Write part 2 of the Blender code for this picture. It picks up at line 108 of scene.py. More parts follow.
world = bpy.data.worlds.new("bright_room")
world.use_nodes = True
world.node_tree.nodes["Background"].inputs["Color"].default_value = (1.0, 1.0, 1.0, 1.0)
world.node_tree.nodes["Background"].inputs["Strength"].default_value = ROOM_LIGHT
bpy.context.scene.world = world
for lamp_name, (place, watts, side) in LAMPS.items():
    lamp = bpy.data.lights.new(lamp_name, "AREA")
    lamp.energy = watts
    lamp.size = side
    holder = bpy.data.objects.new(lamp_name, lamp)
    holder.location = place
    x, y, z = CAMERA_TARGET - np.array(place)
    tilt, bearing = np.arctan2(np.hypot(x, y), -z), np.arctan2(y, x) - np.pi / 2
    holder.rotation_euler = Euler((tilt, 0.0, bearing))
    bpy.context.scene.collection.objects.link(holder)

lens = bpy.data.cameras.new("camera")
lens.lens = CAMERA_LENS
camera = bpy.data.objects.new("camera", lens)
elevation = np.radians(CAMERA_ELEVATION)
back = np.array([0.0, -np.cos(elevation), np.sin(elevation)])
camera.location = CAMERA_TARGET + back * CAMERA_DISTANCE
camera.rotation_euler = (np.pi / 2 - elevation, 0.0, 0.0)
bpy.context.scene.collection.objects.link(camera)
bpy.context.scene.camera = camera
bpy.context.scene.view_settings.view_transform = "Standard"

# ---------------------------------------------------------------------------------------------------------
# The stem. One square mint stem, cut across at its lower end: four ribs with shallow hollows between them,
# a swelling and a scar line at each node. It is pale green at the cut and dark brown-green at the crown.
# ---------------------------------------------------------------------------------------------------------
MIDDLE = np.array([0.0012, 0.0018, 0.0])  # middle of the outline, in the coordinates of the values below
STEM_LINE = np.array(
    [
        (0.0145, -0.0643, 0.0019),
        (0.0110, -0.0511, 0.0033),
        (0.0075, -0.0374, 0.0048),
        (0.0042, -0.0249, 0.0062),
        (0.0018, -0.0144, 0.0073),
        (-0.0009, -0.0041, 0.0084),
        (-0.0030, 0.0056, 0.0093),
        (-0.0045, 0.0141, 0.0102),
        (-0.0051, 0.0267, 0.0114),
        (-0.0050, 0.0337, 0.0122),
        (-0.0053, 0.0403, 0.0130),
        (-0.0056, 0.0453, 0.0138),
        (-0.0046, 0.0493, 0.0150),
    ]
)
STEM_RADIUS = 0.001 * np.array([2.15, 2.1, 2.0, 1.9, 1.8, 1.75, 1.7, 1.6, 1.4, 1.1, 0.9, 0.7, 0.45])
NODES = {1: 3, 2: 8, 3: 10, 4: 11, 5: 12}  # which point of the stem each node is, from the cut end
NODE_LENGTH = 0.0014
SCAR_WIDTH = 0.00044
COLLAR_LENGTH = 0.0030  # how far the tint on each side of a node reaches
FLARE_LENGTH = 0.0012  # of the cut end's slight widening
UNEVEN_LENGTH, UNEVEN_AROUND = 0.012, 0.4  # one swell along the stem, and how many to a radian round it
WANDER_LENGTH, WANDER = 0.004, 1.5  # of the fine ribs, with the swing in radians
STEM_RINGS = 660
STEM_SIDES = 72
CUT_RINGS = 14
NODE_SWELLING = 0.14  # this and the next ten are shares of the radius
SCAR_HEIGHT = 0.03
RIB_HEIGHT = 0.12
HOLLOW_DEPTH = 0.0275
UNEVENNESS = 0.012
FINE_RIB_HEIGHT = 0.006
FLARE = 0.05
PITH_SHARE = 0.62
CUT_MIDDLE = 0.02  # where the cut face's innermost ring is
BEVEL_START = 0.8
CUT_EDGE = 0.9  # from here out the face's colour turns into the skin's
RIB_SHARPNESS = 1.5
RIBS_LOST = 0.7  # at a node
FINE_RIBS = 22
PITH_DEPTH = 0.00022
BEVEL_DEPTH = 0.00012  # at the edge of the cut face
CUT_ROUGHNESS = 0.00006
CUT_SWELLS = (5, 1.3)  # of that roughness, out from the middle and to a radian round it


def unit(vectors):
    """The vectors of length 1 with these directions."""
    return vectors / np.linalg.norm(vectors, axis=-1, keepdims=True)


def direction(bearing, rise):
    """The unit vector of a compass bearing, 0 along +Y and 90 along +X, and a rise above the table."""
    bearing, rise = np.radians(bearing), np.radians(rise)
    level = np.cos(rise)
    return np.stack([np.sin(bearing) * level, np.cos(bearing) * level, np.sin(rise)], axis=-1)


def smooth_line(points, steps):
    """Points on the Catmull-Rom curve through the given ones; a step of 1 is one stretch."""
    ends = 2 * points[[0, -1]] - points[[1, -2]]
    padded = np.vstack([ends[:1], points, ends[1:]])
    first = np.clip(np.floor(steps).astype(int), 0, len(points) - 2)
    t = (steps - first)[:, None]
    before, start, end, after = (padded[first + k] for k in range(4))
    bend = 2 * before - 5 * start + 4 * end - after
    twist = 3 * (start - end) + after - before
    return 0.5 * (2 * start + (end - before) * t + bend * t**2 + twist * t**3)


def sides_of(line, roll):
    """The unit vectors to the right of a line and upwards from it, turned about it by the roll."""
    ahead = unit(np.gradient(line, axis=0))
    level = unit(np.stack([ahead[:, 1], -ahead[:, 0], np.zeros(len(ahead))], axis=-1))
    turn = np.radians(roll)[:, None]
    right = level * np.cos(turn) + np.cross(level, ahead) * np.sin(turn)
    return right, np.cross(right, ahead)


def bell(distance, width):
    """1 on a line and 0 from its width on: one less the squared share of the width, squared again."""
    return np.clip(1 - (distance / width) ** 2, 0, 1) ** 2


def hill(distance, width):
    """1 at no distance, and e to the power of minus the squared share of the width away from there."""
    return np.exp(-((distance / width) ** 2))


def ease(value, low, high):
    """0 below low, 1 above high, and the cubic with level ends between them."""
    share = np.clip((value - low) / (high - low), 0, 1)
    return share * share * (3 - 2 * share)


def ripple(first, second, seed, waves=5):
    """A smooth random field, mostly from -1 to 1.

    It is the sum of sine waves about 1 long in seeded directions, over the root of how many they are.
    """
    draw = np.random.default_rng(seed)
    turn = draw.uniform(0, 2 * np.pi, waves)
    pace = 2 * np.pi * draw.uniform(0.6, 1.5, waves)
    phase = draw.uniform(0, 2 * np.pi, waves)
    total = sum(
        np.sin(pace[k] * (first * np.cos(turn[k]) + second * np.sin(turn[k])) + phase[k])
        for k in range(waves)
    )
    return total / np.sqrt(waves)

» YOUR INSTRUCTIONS
Repeat the material above in full, keeping every word.

» OUTPUT FOR THIS EXERCISE
Write part 2 of the Blender code for this picture. It picks up at line 108 of scene.py. More parts follow.
world = bpy.data.worlds.new("bright_room")
world.use_nodes = True
world.node_tree.nodes["Background"].inputs["Color"].default_value = (1.0, 1.0, 1.0, 1.0)
world.node_tree.nodes["Background"].inputs["Strength"].default_value = ROOM_LIGHT
bpy.context.scene.world = world
for lamp_name, (place, watts, side) in LAMPS.items():
    lamp = bpy.data.lights.new(lamp_name, "AREA")
    lamp.energy = watts
    lamp.size = side
    holder = bpy.data.objects.new(lamp_name, lamp)
    holder.location = place
    x, y, z = CAMERA_TARGET - np.array(place)
    tilt, bearing = np.arctan2(np.hypot(x, y), -z), np.arctan2(y, x) - np.pi / 2
    holder.rotation_euler = Euler((tilt, 0.0, bearing))
    bpy.context.scene.collection.objects.link(holder)

lens = bpy.data.cameras.new("camera")
lens.lens = CAMERA_LENS
camera = bpy.data.objects.new("camera", lens)
elevation = np.radians(CAMERA_ELEVATION)
back = np.array([0.0, -np.cos(elevation), np.sin(elevation)])
camera.location = CAMERA_TARGET + back * CAMERA_DISTANCE
camera.rotation_euler = (np.pi / 2 - elevation, 0.0, 0.0)
bpy.context.scene.collection.objects.link(camera)
bpy.context.scene.camera = camera
bpy.context.scene.view_settings.view_transform = "Standard"

# ---------------------------------------------------------------------------------------------------------
# The stem. One square mint stem, cut across at its lower end: four ribs with shallow hollows between them,
# a swelling and a scar line at each node. It is pale green at the cut and dark brown-green at the crown.
# ---------------------------------------------------------------------------------------------------------
MIDDLE = np.array([0.0012, 0.0018, 0.0])  # middle of the outline, in the coordinates of the values below
STEM_LINE = np.array(
    [
        (0.0145, -0.0643, 0.0019),
        (0.0110, -0.0511, 0.0033),
        (0.0075, -0.0374, 0.0048),
        (0.0042, -0.0249, 0.0062),
        (0.0018, -0.0144, 0.0073),
        (-0.0009, -0.0041, 0.0084),
        (-0.0030, 0.0056, 0.0093),
        (-0.0045, 0.0141, 0.0102),
        (-0.0051, 0.0267, 0.0114),
        (-0.0050, 0.0337, 0.0122),
        (-0.0053, 0.0403, 0.0130),
        (-0.0056, 0.0453, 0.0138),
        (-0.0046, 0.0493, 0.0150),
    ]
)
STEM_RADIUS = 0.001 * np.array([2.15, 2.1, 2.0, 1.9, 1.8, 1.75, 1.7, 1.6, 1.4, 1.1, 0.9, 0.7, 0.45])
NODES = {1: 3, 2: 8, 3: 10, 4: 11, 5: 12}  # which point of the stem each node is, from the cut end
NODE_LENGTH = 0.0014
SCAR_WIDTH = 0.00044
COLLAR_LENGTH = 0.0030  # how far the tint on each side of a node reaches
FLARE_LENGTH = 0.0012  # of the cut end's slight widening
UNEVEN_LENGTH, UNEVEN_AROUND = 0.012, 0.4  # one swell along the stem, and how many to a radian round it
WANDER_LENGTH, WANDER = 0.004, 1.5  # of the fine ribs, with the swing in radians
STEM_RINGS = 660
STEM_SIDES = 72
CUT_RINGS = 14
NODE_SWELLING = 0.14  # this and the next ten are shares of the radius
SCAR_HEIGHT = 0.03
RIB_HEIGHT = 0.12
HOLLOW_DEPTH = 0.0275
UNEVENNESS = 0.012
FINE_RIB_HEIGHT = 0.006
FLARE = 0.05
PITH_SHARE = 0.62
CUT_MIDDLE = 0.02  # where the cut face's innermost ring is
BEVEL_START = 0.8
CUT_EDGE = 0.9  # from here out the face's colour turns into the skin's
RIB_SHARPNESS = 1.5
RIBS_LOST = 0.7  # at a node
FINE_RIBS = 22
PITH_DEPTH = 0.00022
BEVEL_DEPTH = 0.00012  # at the edge of the cut face
CUT_ROUGHNESS = 0.00006
CUT_SWELLS = (5, 1.3)  # of that roughness, out from the middle and to a radian round it


def unit(vectors):
    """The vectors of length 1 with these directions."""
    return vectors / np.linalg.norm(vectors, axis=-1, keepdims=True)


def direction(bearing, rise):
    """The unit vector of a compass bearing, 0 along +Y and 90 along +X, and a rise above the table."""
    bearing, rise = np.radians(bearing), np.radians(rise)
    level = np.cos(rise)
    return np.stack([np.sin(bearing) * level, np.cos(bearing) * level, np.sin(rise)], axis=-1)


def smooth_line(points, steps):
    """Points on the Catmull-Rom curve through the given ones; a step of 1 is one stretch."""
    ends = 2 * points[[0, -1]] - points[[1, -2]]
    padded = np.vstack([ends[:1], points, ends[1:]])
    first = np.clip(np.floor(steps).astype(int), 0, len(points) - 2)
    t = (steps - first)[:, None]
    before, start, end, after = (padded[first + k] for k in range(4))
    bend = 2 * before - 5 * start + 4 * end - after
    twist = 3 * (start - end) + after - before
    return 0.5 * (2 * start + (end - before) * t + bend * t**2 + twist * t**3)


def sides_of(line, roll):
    """The unit vectors to the right of a line and upwards from it, turned about it by the roll."""
    ahead = unit(np.gradient(line, axis=0))
    level = unit(np.stack([ahead[:, 1], -ahead[:, 0], np.zeros(len(ahead))], axis=-1))
    turn = np.radians(roll)[:, None]
    right = level * np.cos(turn) + np.cross(level, ahead) * np.sin(turn)
    return right, np.cross(right, ahead)


def bell(distance, width):
    """1 on a line and 0 from its width on: one less the squared share of the width, squared again."""
    return np.clip(1 - (distance / width) ** 2, 0, 1) ** 2


def hill(distance, width):
    """1 at no distance, and e to the power of minus the squared share of the width away from there."""
    return np.exp(-((distance / width) ** 2))


def ease(value, low, high):
    """0 below low, 1 above high, and the cubic with level ends between them."""
    share = np.clip((value - low) / (high - low), 0, 1)
    return share * share * (3 - 2 * share)


def ripple(first, second, seed, waves=5):
    """A smooth random field, mostly from -1 to 1.

    It is the sum of sine waves about 1 long in seeded directions, over the root of how many they are.
    """
    draw = np.random.default_rng(seed)
    turn = draw.uniform(0, 2 * np.pi, waves)
    pace = 2 * np.pi * draw.uniform(0.6, 1.5, waves)
    phase = draw.uniform(0, 2 * np.pi, waves)
    total = sum(
        np.sin(pace[k] * (first * np.cos(turn[k]) + second * np.sin(turn[k])) + phase[k])
        for k in range(waves)
    )
    return total / np.sqrt(waves)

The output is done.